La polémique est d'autant plus vive qu'un autre timbre portera dès lundi le visage de Giacomo Matteotti, député socialiste assassiné il y a cent ans, et dont Foschi avait félicité le meurtrier: "Tu es un héros", avait-il écrit à Amerigo Dumini, militant comme lui du Parti national fasciste (PNF).
"Bienvenue au Panthéon de l'Italie", a ironisé La Stampa.
Le quotidien turinois croit savoir que l'initiative en revient à Fausta Bergamotto, sous-secrétaire dans le ministère (des Entreprises) de tutelle des postes, et membre de Fratelli d'Italia, le parti post-fasciste de la cheffe du gouvernement Giorgia Meloni.
Membre de la commission consultative sur la philatélie du ministère chargé de sélectionner des personnalités du passé dignes de figurer sur les timbres, l'ex-ministre de droite Carlo Giovanardi a protesté en affirmant n'avoir pas été associé au choix d'Italo Foschi. "On trouve son nom dans la liste des responsables de la persécution des juifs en Vénétie", souligne-t-il dans une tribune publiée sur le site Il riformista.
Un porte-parole du ministère des Entreprises a souligné que le timbre célébrait uniquement "le fondateur de l'AS Roma". "Il n'y a d'autre connotation que sportive", a-t-il dit en précisant qu'aucun représentant du ministère n'avait assisté à la cérémonie d'émission jeudi matin.

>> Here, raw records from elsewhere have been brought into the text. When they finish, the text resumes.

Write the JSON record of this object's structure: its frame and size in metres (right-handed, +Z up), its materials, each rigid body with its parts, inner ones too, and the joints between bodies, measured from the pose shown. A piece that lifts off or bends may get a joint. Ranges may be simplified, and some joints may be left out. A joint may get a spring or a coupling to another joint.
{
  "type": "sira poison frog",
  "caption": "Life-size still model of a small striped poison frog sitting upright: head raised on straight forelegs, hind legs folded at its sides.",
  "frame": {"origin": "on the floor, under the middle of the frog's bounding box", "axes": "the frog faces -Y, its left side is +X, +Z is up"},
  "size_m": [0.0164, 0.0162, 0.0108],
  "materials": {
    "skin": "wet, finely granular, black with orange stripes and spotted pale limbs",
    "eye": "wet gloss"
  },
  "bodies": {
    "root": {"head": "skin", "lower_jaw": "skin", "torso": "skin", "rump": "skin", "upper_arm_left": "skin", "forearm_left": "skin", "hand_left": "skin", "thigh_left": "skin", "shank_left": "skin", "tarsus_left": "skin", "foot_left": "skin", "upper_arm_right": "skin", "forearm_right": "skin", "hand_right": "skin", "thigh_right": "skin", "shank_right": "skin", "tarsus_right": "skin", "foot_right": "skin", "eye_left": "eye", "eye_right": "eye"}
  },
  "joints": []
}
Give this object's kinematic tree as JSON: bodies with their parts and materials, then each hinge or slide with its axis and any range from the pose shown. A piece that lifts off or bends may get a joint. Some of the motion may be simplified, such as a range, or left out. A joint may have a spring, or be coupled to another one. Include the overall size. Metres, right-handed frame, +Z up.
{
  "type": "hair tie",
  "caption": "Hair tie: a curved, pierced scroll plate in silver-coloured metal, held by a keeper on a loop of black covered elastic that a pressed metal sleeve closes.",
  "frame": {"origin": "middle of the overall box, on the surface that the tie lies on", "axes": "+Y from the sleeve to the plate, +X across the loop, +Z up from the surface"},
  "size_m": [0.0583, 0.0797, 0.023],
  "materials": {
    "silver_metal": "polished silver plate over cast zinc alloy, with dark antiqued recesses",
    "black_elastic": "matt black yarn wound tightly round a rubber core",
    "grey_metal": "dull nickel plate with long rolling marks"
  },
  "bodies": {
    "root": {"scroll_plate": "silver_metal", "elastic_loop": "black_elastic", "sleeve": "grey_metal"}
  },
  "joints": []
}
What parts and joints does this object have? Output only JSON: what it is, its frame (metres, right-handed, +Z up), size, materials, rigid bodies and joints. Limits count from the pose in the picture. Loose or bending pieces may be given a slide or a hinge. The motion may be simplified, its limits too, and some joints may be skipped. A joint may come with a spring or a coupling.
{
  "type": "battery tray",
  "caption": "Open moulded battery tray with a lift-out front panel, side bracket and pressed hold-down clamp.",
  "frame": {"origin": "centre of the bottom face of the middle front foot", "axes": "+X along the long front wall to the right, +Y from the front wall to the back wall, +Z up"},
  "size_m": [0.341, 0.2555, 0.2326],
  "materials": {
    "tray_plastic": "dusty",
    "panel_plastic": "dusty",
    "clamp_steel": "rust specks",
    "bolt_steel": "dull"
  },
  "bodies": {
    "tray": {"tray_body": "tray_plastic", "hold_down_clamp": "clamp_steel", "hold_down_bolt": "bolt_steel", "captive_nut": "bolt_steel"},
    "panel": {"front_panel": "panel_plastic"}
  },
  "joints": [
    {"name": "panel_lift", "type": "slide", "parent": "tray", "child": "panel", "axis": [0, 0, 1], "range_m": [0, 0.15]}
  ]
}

Italo Foschi, né le 7 mars 1884 dans les Abruzzes (est), milite dès les années 1910 dans l'Association nationaliste italienne, qui fusionne en 1923 avec le PNF. Il monte les échelons dans la section du Latium, la région de Rome, et se fait un nom en participant à des actions violentes contre les opposants à Benito Mussolini.
Secrétaire général de la fédération romaine du PNF, Foschi organise la fusion de trois clubs de football de la capitale et donne naissance à l'AS Roma le 7 juin 1927, dont il devient le premier président.
"Ni restaurer, ni renier"
A l'occasion du 140e anniversaire de sa naissance, l'AS Roma, qui, sur son site, ne fait aucune référence au contexte politique de la création du club, organise jeudi la troisième édition du "Trophée Italo Foschi", un match opposant deux équipes de jeunes.
Foschi est mort d'une crise cardiaque en 1949 en assistant à un match de foot.
Quant à Matteotti, Giorgia Meloni lui a rendu hommage fin mai, le décrivant comme "un homme libre et courageux tué par des squadristes fascistes pour ses idées".
Une terminologie rare dans la bouche de celle qui, jeune militante de 19 ans, déclarait en 1996 à la télévision française: "Moi je crois que Mussolini, c'était un bon politicien, c'est-à-dire que tout ce qu'il a fait, c'était pour l'Italie".
Lors de sa prise de fonctions en 2022, Mme Meloni avait affirmé devant le Parlement ne jamais avoir éprouvé de sympathie pour les régimes comme le fascisme, qui, sous la férule de Benito Mussolini, a gouverné l'Italie de 1922 à 1943.
Son parti est pourtant l'héritier du Mouvement social italien (MSI), un parti formé par des partisans de Mussolini après la guerre, et utilise son symbole - une flamme tricolore - dans son logo, dont s'était inspiré Jean-Marie Le Pen à la création du Front national en 1972.
Foschi contre Matteotti: le pas de deux symbolise les efforts de Giorgia Meloni, depuis son arrivée aux affaires en octobre 2022, pour élargir son électorat et s'offrir une nouvelle respectabilité sur la scène internationale, sans pour autant se couper de sa base militante la plus radicale.
Il lui faut envoyer "des signaux d'une démocratie non-fasciste mais pas non plus antifasciste", conforme au mot d'ordre du mouvement post-fasciste "ni restaurer, ni renier", analyse Paolo Borioni, historien et professeur de sciences politiques à l'université La Sapienza de Rome.
A Rome, une plaque commémorative apposée dans la rue où Matteotti a été assassiné ne fait aucune mention des circonstances de sa mort.